• Written exercise: Give the lines of the material verbatim, from the first line to the line with "Write the FreeCAD", including both.
:: Stored records ::
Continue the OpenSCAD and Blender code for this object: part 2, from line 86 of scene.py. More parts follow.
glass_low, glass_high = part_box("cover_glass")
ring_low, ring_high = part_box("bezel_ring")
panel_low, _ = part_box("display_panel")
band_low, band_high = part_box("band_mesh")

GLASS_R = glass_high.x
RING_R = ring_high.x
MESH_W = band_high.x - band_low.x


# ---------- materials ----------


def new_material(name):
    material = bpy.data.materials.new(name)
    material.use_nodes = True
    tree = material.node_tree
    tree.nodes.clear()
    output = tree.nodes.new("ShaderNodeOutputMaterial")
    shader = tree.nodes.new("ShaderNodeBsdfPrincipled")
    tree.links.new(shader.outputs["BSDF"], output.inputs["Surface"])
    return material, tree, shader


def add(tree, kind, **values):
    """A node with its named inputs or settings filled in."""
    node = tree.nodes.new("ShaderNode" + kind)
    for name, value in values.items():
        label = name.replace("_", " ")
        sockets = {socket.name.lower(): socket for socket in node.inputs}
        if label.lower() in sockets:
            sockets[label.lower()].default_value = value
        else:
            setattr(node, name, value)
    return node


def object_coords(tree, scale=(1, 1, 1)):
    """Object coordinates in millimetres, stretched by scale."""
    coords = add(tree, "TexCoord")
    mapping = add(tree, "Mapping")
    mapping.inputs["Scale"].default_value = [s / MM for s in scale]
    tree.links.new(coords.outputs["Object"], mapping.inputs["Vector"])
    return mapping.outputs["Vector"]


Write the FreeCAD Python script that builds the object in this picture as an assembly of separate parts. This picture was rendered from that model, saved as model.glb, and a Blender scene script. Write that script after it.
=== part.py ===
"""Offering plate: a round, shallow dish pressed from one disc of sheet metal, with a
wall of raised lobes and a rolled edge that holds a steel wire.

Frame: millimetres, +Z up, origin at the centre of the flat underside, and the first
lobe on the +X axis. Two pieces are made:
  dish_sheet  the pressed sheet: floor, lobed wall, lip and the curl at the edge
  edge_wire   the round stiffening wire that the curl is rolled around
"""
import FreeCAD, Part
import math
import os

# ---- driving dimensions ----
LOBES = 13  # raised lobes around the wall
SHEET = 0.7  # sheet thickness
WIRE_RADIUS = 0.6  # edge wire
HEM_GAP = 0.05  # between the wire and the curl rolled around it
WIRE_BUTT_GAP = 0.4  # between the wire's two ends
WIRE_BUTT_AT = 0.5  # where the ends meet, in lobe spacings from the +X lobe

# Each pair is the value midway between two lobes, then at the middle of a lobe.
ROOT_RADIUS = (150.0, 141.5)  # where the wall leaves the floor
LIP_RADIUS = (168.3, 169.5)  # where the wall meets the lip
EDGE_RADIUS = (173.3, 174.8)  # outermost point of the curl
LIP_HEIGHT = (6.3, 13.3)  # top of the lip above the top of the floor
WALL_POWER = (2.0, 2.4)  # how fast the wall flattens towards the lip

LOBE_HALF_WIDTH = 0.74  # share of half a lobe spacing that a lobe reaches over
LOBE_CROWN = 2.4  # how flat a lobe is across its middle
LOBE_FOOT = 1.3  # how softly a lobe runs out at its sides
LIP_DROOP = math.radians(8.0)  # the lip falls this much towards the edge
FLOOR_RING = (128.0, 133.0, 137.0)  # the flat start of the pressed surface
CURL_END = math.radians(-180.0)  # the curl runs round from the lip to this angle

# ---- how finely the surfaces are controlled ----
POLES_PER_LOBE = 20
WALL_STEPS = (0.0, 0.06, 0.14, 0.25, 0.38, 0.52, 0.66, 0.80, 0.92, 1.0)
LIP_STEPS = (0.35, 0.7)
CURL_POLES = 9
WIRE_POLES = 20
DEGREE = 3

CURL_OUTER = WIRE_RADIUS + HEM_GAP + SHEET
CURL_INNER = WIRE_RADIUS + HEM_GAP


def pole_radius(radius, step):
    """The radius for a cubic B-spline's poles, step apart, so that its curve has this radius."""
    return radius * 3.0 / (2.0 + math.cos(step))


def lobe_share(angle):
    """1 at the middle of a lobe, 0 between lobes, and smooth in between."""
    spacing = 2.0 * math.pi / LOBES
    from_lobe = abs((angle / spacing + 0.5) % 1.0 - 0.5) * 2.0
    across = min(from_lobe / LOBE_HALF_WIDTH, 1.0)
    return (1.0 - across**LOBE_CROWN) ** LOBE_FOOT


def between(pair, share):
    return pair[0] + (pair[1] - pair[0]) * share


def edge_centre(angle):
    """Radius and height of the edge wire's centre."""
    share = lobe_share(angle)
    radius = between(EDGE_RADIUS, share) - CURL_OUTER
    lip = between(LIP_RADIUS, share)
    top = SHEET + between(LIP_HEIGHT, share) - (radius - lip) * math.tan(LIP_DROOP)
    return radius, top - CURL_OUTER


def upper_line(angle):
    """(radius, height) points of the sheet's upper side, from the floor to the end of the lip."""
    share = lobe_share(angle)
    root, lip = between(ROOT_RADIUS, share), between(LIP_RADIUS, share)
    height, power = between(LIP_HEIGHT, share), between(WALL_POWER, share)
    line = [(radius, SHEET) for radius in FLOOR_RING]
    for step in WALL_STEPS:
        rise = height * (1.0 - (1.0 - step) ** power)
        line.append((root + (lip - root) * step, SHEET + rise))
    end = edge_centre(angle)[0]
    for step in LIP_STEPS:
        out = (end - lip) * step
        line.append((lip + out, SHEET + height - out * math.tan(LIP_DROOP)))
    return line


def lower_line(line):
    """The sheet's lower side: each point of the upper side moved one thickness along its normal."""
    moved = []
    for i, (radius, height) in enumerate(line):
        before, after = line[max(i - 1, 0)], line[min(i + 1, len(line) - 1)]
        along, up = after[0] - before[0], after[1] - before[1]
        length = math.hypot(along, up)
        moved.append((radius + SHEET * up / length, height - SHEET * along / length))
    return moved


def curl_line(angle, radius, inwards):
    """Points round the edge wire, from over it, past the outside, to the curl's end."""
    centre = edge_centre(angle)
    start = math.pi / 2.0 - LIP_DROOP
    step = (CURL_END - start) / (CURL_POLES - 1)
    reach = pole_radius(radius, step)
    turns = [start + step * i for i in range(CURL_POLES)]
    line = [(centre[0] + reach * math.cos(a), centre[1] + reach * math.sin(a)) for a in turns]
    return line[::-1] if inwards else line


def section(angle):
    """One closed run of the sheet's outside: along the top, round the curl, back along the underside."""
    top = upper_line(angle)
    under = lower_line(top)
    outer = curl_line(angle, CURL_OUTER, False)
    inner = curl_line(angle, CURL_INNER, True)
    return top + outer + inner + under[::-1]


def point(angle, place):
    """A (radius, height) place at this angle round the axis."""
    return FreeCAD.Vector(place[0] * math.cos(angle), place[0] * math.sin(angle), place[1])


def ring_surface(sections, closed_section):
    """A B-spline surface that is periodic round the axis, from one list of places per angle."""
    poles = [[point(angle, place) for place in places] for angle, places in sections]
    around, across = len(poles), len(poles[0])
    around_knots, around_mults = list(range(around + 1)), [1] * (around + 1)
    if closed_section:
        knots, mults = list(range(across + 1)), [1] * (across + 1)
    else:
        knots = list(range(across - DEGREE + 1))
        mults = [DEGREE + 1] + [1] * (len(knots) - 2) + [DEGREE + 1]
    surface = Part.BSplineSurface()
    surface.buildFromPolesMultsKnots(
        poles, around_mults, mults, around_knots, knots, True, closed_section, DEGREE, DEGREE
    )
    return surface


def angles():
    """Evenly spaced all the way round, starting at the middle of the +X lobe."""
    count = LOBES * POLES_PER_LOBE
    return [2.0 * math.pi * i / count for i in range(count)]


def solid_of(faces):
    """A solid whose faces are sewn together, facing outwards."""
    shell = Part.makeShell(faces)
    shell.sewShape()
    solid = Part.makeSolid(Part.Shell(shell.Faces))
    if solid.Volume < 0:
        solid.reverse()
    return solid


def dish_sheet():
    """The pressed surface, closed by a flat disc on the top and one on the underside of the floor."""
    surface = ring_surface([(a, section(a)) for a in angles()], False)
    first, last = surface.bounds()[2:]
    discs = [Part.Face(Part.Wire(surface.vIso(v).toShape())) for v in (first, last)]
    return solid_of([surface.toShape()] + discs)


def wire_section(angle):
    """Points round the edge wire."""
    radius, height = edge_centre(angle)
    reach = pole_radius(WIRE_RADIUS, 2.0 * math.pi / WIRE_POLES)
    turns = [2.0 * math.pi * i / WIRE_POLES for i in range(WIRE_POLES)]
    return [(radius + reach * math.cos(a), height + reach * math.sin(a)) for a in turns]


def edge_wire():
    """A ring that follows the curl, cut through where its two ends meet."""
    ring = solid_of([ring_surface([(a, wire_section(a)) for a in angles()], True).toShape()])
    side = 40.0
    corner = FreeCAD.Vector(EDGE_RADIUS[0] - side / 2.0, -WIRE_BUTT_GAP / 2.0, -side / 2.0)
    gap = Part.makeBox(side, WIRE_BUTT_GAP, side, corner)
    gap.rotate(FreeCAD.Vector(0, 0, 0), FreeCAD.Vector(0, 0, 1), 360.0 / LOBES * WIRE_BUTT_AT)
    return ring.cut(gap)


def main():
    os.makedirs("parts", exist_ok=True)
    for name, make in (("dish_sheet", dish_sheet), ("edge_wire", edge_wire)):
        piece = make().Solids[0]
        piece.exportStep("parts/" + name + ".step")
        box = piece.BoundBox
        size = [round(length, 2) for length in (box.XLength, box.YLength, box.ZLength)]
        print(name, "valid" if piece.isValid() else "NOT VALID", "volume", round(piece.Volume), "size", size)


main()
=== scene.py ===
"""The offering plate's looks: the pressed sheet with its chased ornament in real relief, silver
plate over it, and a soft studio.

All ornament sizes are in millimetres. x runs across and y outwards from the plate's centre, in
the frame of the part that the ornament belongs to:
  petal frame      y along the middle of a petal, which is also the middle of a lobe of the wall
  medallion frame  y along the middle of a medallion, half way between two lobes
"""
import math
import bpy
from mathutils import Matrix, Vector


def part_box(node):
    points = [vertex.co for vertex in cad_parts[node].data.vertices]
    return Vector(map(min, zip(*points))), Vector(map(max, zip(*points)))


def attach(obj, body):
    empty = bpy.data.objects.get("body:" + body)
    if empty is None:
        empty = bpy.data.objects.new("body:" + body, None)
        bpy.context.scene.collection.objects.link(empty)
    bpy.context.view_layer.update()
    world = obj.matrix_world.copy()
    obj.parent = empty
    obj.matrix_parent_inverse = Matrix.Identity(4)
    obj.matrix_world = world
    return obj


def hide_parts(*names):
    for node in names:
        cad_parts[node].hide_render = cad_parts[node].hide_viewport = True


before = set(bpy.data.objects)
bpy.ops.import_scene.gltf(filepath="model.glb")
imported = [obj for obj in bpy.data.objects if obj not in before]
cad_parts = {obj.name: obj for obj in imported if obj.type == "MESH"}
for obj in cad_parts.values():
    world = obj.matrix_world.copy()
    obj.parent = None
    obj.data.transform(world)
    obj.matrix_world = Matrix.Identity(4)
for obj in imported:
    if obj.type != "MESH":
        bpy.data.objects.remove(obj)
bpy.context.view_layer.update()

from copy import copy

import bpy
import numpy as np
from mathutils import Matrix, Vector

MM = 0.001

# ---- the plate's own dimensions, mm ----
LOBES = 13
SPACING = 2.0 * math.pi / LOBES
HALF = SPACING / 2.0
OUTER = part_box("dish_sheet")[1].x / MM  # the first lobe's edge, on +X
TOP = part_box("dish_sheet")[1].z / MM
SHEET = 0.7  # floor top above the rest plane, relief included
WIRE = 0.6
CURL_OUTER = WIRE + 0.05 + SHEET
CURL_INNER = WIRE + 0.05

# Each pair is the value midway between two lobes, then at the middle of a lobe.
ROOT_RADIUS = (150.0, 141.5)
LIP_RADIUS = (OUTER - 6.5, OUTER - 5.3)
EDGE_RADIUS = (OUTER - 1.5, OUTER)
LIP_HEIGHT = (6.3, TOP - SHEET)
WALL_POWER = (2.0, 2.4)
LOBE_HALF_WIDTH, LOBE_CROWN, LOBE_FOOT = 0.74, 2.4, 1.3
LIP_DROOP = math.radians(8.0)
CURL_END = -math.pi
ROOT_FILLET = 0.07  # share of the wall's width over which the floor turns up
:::
• Result of the task:
Continue the OpenSCAD and Blender code for this object: part 2, from line 86 of scene.py. More parts follow.
glass_low, glass_high = part_box("cover_glass")
ring_low, ring_high = part_box("bezel_ring")
panel_low, _ = part_box("display_panel")
band_low, band_high = part_box("band_mesh")

GLASS_R = glass_high.x
RING_R = ring_high.x
MESH_W = band_high.x - band_low.x


# ---------- materials ----------


def new_material(name):
    material = bpy.data.materials.new(name)
    material.use_nodes = True
    tree = material.node_tree
    tree.nodes.clear()
    output = tree.nodes.new("ShaderNodeOutputMaterial")
    shader = tree.nodes.new("ShaderNodeBsdfPrincipled")
    tree.links.new(shader.outputs["BSDF"], output.inputs["Surface"])
    return material, tree, shader


def add(tree, kind, **values):
    """A node with its named inputs or settings filled in."""
    node = tree.nodes.new("ShaderNode" + kind)
    for name, value in values.items():
        label = name.replace("_", " ")
        sockets = {socket.name.lower(): socket for socket in node.inputs}
        if label.lower() in sockets:
            sockets[label.lower()].default_value = value
        else:
            setattr(node, name, value)
    return node


def object_coords(tree, scale=(1, 1, 1)):
    """Object coordinates in millimetres, stretched by scale."""
    coords = add(tree, "TexCoord")
    mapping = add(tree, "Mapping")
    mapping.inputs["Scale"].default_value = [s / MM for s in scale]
    tree.links.new(coords.outputs["Object"], mapping.inputs["Vector"])
    return mapping.outputs["Vector"]


Write the FreeCAD Python script that builds the object in this picture as an assembly of separate parts. This picture was rendered from that model, saved as model.glb, and a Blender scene script. Write that script after it.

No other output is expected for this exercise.